### What needs to be done
Only the lines from the start up to and including the line containing "# a silkier" should be repeated, word for word.

### Given data
-*-
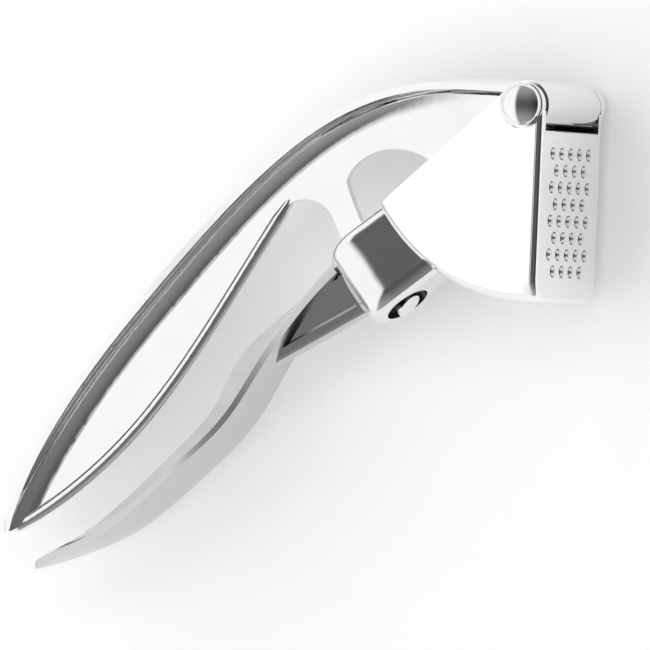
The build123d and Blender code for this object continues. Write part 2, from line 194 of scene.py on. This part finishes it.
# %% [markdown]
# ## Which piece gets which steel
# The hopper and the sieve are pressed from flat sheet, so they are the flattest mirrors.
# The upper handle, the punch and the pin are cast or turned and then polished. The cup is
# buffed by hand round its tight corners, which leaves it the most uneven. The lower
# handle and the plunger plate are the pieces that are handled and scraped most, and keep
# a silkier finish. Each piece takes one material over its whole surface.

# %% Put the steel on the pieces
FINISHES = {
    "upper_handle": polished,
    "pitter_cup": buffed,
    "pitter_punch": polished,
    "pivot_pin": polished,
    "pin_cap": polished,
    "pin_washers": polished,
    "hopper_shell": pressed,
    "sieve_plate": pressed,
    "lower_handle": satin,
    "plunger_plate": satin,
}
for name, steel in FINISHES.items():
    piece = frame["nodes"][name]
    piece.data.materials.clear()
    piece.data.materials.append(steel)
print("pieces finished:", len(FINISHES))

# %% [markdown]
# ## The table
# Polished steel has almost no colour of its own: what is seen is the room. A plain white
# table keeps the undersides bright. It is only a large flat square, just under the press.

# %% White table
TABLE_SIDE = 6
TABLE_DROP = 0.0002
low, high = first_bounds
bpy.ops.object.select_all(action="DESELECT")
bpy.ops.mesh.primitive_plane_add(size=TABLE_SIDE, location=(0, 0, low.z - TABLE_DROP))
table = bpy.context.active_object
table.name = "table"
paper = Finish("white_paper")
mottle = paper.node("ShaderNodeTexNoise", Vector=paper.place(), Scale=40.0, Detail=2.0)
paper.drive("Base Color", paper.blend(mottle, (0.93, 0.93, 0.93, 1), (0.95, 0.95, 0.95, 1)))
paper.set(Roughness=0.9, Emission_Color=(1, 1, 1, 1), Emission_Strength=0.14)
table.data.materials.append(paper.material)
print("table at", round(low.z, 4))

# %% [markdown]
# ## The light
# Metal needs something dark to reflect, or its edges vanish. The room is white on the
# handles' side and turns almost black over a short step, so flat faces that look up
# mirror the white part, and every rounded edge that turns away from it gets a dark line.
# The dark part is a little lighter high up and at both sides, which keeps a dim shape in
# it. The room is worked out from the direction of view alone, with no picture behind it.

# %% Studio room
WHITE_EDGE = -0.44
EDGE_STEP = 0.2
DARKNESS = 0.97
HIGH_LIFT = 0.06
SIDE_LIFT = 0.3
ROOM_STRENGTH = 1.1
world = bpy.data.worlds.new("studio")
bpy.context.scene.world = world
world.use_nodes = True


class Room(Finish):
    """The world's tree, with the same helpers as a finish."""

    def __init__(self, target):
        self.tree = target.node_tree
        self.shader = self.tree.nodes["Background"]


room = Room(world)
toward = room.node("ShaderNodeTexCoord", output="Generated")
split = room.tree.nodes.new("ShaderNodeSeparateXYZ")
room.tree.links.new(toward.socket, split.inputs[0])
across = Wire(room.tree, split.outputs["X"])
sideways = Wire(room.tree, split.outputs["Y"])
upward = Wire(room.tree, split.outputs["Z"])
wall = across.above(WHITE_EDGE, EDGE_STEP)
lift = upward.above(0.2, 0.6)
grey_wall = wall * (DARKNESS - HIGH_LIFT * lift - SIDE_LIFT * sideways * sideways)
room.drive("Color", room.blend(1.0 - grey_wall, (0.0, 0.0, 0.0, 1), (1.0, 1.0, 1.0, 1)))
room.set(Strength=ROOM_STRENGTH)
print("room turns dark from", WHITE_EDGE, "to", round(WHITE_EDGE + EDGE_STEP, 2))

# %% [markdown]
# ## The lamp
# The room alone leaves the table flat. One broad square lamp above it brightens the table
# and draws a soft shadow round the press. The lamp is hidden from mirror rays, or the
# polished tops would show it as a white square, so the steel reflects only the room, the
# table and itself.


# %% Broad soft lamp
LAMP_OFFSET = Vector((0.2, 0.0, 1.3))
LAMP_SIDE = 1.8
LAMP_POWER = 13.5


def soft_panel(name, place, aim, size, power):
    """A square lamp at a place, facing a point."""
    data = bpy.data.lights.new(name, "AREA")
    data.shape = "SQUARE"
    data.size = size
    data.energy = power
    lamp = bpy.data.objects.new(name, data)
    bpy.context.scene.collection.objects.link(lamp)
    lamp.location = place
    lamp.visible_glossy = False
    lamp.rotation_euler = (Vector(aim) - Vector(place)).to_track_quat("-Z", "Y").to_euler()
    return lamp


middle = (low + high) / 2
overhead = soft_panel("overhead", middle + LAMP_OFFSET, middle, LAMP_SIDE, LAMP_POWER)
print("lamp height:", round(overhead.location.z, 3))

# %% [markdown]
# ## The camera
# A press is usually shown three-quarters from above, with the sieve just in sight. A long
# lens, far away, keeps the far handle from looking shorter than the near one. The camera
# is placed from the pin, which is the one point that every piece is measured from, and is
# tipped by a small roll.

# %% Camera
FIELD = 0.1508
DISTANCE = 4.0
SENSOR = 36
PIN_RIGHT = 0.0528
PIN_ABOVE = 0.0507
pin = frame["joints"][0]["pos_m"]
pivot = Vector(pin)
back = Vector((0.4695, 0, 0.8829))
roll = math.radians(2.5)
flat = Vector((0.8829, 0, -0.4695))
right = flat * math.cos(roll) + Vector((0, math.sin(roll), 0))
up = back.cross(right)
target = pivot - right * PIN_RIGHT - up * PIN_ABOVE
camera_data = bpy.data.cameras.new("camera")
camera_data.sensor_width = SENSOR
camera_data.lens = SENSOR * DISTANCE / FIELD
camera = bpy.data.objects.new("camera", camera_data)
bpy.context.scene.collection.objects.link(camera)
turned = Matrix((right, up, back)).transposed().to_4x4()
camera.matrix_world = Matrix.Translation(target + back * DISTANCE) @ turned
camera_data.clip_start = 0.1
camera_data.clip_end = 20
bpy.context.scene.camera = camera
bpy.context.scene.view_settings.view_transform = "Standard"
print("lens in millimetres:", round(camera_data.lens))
-*-
### Reply
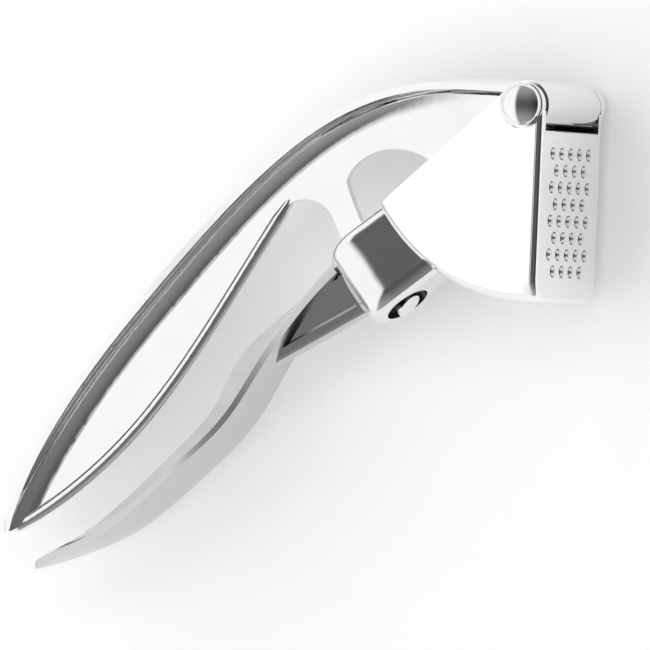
The build123d and Blender code for this object continues. Write part 2, from line 194 of scene.py on. This part finishes it.
# %% [markdown]
# ## Which piece gets which steel
# The hopper and the sieve are pressed from flat sheet, so they are the flattest mirrors.
# The upper handle, the punch and the pin are cast or turned and then polished. The cup is
# buffed by hand round its tight corners, which leaves it the most uneven. The lower
# handle and the plunger plate are the pieces that are handled and scraped most, and keep
# a silkier finish. Each piece takes one material over its whole surface.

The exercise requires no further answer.